In this post I would like to highlight one story from the book about Merck, a company that sees its core purpose as a ‘global healthcare leader working to help the world be well’. I think the current Secretary of State for Education, Michael Gove, and (hopefully not too many) schools could learn from this story.
Collins states that ‘enduring great companies (schools) don’t exist merely to deliver returns to shareholders (exam results). Indeed, in a truly great company (school), profits (exam results) become like blood and water to a healthy body: They are absolutely essential for life, but they are not the very point of life’
Collins highlights this theory with a soundbite from a TIME interview with George Merck II, the CEO of Merck, in August 1952:
‘We try to remember that medicine (education) is for the patients (students)…. It is not for the profits (exam results). The profits (exam results) follow, and if we have remembered that, they (exam results) have never failed to appear. The better we have remembered it, the larger (better exam results) they have been’.
In the current educational climate it is important to be realistic; exam results do have a huge bearing on the perceived success of a school. Good examination results, whether the concept is right or wrong, clear the path for students to get to the next stage of their development, whether that’s a job, an apprenticeship or a place at a college or university. The vital point here, I feel, is the process by which we achieve good examination results can change dramatically. It should primarily be led through positive relationships between the student, teacher and parent within a flexible curriculum that promotes authentic engagement by allowing students to discover and pursue their passions, where possible, on a daily basis. I say, ‘where possible’ because subjects like English and Maths are not everybody’s cup of tea, but students do need a level of competency in both for future success in life.
However, we do not need to teach the test.
The challenging job is figuring out how to do this in YOUR individual school environment.
Although Maths was never my strong point or passion at school or since, I would like to offer the following equation to summarise my feelings on what we should be trying to create for each student in our schools.
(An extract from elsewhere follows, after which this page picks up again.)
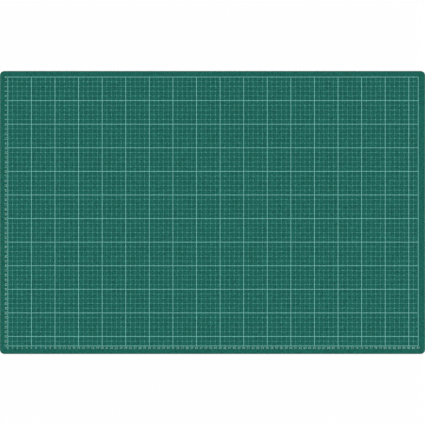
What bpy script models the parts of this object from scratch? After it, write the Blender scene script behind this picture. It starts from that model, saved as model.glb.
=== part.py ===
"""Self-healing craft cutting mat, 902 x 600 mm: five bonded plies under a printed measuring grid.

Metres, +Z up. The origin is the centre of the underside, +X runs along the long side, and +Y
points to the edge from which the printed scale counts down.
"""

import bmesh
import bpy

# Outline that every ply is die cut to
MAT_LENGTH = 0.902
MAT_WIDTH = 0.600
CORNER_RADIUS = 0.010
CORNER_STEPS = 12

# Rolled edge of the two cutting skins
LIP_RADIUS = 0.0003
LIP_STEPS = 3

# Plies
SKIN_THICKNESS = 0.0008
BACKING_THICKNESS = 0.0004
CORE_THICKNESS = 0.0004
BOND_GAP = 0.00005

# Bare border between the mat's edges and the middle of the grid's outer lines
MARGIN_LEFT = 0.0171
MARGIN_RIGHT = 0.0149
MARGIN_FAR = 0.0128
MARGIN_NEAR = 0.0172

# Printed grid
GRID_PITCH = 0.050
LINE_WIDTH = 0.0006
INK_THICKNESS = 0.00006
INK_GAP = 0.00002

# Colours of the plies and the ink, as linear red, green and blue
SKIN_GREEN = (0.012, 0.130, 0.098)
BACKING_GREEN = (0.010, 0.070, 0.055)
CORE_GREY = (0.230, 0.260, 0.235)
INK_MINT = (0.360, 0.850, 0.760)


def clear_scene():
    for item in list(bpy.data.objects):
        bpy.data.objects.remove(item, do_unlink=True)


def new_collection(name):
    collection = bpy.data.collections.new(name)
    bpy.context.scene.collection.children.link(collection)
    return collection


def plastic(name, colour, roughness):
    material = bpy.data.materials.new(name)
    material.use_nodes = True
    shader = material.node_tree.nodes["Principled BSDF"]
    shader.inputs["Base Color"].default_value = (*colour, 1.0)
    shader.inputs["Roughness"].default_value = roughness
    shader.inputs["Metallic"].default_value = 0.0
    return material


def round_off(bm, edges, radius, steps):
    bmesh.ops.bevel(
        bm, geom=edges, offset=radius, offset_type="OFFSET",
        segments=steps, profile=0.5, affect="EDGES", clamp_overlap=True,
    )


def is_upright(edge):
    first, second = edge.verts
    return abs(first.co.z - second.co.z) > abs((first.co - second.co).length) / 2


def flat_face(bm, side):
    """The slab's large face: side is 1 for the upper one and -1 for the lower one."""
    return max(bm.faces, key=lambda face: side * face.normal.z * face.calc_area())


def add_ply(collection, name, thickness, base, material, lip_side=0):
    """One ply: a slab with round corners, and a rolled edge on the side that is left open."""
    bm = bmesh.new()
    bmesh.ops.create_cube(bm, size=1.0)
    bmesh.ops.scale(bm, vec=(MAT_LENGTH, MAT_WIDTH, thickness), verts=bm.verts)
    round_off(bm, [edge for edge in bm.edges if is_upright(edge)], CORNER_RADIUS, CORNER_STEPS)
    if lip_side:
        bm.normal_update()
        rim = list(flat_face(bm, lip_side).edges)
        round_off(bm, rim, min(LIP_RADIUS, thickness / 2), LIP_STEPS)
    mesh = bpy.data.meshes.new(name)
    bm.to_mesh(mesh)
    bm.free()
    mesh.shade_smooth()
    mesh.set_sharp_from_angle(angle=0.6)
    mesh.materials.append(material)
    ply = bpy.data.objects.new(name, mesh)
    ply.location.z = base + thickness / 2
    collection.objects.link(ply)
    return base + thickness


def line_places(span):
    """Middles of the grid lines along one side: one at each pitch, and the outer line at span."""
    count = int((span - 2 * LINE_WIDTH) / GRID_PITCH) + 1
    return [number * GRID_PITCH for number in range(count)] + [span]


def line_edges(places):
    """Both edges of each line, in order, so that strips of ink and open cells take turns."""
    half = LINE_WIDTH / 2
    return [edge for place in places for edge in (place - half, place + half)]


def open_lattice(bm, across, along):
    """A flat grid with its rows and columns moved to the lines' edges, and its cells taken out."""
    columns = len(across) - 1
    rows = len(along) - 1
    bmesh.ops.create_grid(bm, x_segments=columns, y_segments=rows, size=0.5)
    slots = {vert: (round((vert.co.x + 0.5) * columns), round((vert.co.y + 0.5) * rows)) for vert in bm.verts}
    cells = []
    for face in bm.faces:
        column = min(slots[vert][0] for vert in face.verts)
        row = min(slots[vert][1] for vert in face.verts)
        if column % 2 and row % 2:
            cells.append(face)
    for vert, (column, row) in slots.items():
        vert.co.x = across[column]
        vert.co.y = along[row]
    bmesh.ops.delete(bm, geom=cells, context="FACES")


def add_printed_grid(collection, name, base, material):
    """The ink film: an open lattice of lines given the ink's thickness.

    Columns count from the left edge and rows from the far edge, so the last of each is the
    narrow one that is left over.
    """
    left = -MAT_LENGTH / 2 + MARGIN_LEFT
    right = MAT_LENGTH / 2 - MARGIN_RIGHT
    near = -MAT_WIDTH / 2 + MARGIN_NEAR
    far = MAT_WIDTH / 2 - MARGIN_FAR
    across = line_edges(left + place for place in line_places(right - left))
    along = line_edges(far - place for place in reversed(line_places(far - near)))

    bm = bmesh.new()
    open_lattice(bm, across, along)
    mesh = bpy.data.meshes.new(name)
    bm.to_mesh(mesh)
    bm.free()
    mesh.materials.append(material)
    film = bpy.data.objects.new(name, mesh)
    film.location.z = base + INK_THICKNESS / 2
    collection.objects.link(film)
    solidify = film.modifiers.new("ink_thickness", "SOLIDIFY")
    solidify.thickness = INK_THICKNESS
    solidify.offset = 0.0


def build_mat():
    clear_scene()
    collection = new_collection("cutting_mat")
    plies = [
        ("bottom_cutting_skin", SKIN_THICKNESS, SKIN_GREEN, 0.62, -1),
        ("lower_backing_ply", BACKING_THICKNESS, BACKING_GREEN, 0.55, 0),
        ("rigid_core_sheet", CORE_THICKNESS, CORE_GREY, 0.45, 0),
        ("upper_backing_ply", BACKING_THICKNESS, BACKING_GREEN, 0.55, 0),
        ("top_cutting_skin", SKIN_THICKNESS, SKIN_GREEN, 0.62, 1),
    ]
    top = -BOND_GAP
    for name, thickness, colour, roughness, lip_side in plies:
        material = plastic(name, colour, roughness)
        top = add_ply(collection, name, thickness, top + BOND_GAP, material, lip_side)
    add_printed_grid(collection, "printed_grid", top + INK_GAP, plastic("printed_grid", INK_MINT, 0.5))


build_mat()
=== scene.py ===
import math

import bpy
import numpy as np
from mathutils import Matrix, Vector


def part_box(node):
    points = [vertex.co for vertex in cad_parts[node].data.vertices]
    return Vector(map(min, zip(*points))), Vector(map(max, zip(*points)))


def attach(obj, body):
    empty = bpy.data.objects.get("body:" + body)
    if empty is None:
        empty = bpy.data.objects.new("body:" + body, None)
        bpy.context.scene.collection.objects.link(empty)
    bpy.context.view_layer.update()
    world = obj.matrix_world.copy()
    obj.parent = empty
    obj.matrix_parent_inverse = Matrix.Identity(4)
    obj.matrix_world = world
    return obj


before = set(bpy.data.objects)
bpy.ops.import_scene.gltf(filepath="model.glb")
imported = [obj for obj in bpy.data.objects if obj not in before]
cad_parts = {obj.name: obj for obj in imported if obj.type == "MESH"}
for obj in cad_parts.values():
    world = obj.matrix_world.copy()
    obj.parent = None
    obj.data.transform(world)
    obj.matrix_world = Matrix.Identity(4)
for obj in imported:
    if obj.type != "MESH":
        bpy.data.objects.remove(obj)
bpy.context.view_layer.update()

skinLow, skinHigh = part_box("top_cutting_skin")
gridLow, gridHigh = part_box("printed_grid")
skinTop = skinHigh[2]            # the face that the ink lies on


# The printed scale. Lines count from the left edge and, downwards, from the far edge.
scale = {
    "step": 0.010,               # from one fine line to the next
    "boldEvery": 5,              # each fifth one is a bold line, which the frame holds
    "sink": 0.00001,             # how far ink reaches into the skin, so that no gap shows
}

# The frame's grid is a whole number of steps plus the width of one bold line, which falls half
# outside the outer steps on either side.
stepsAcross = int((gridHigh[0] - gridLow[0]) / scale["step"])
stepsDown = int((gridHigh[1] - gridLow[1]) / scale["step"])
boldWidth = gridHigh[0] - gridLow[0] - stepsAcross * scale["step"]
gridLeft = gridLow[0] + boldWidth / 2
gridNear = gridLow[1] + boldWidth / 2
gridFar = gridHigh[1] - boldWidth / 2
print("scale of", stepsAcross, "by", stepsDown, "steps, bold lines", round(boldWidth, 5), "wide")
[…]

We may never fully get there, but we must relentlessly and consistently pursue it:
ENGAGING + (through) EXCTING (learning opportunities) + ENCOURAGEMENT = (students) EXCELLING
If we do make the above equation our biggest focus in schools on a daily basis, the great exam results, that we’re all under pressure to achieve, should look after themselves AND, more importantly, every student will be leaving school enthused and excited about what their future holds.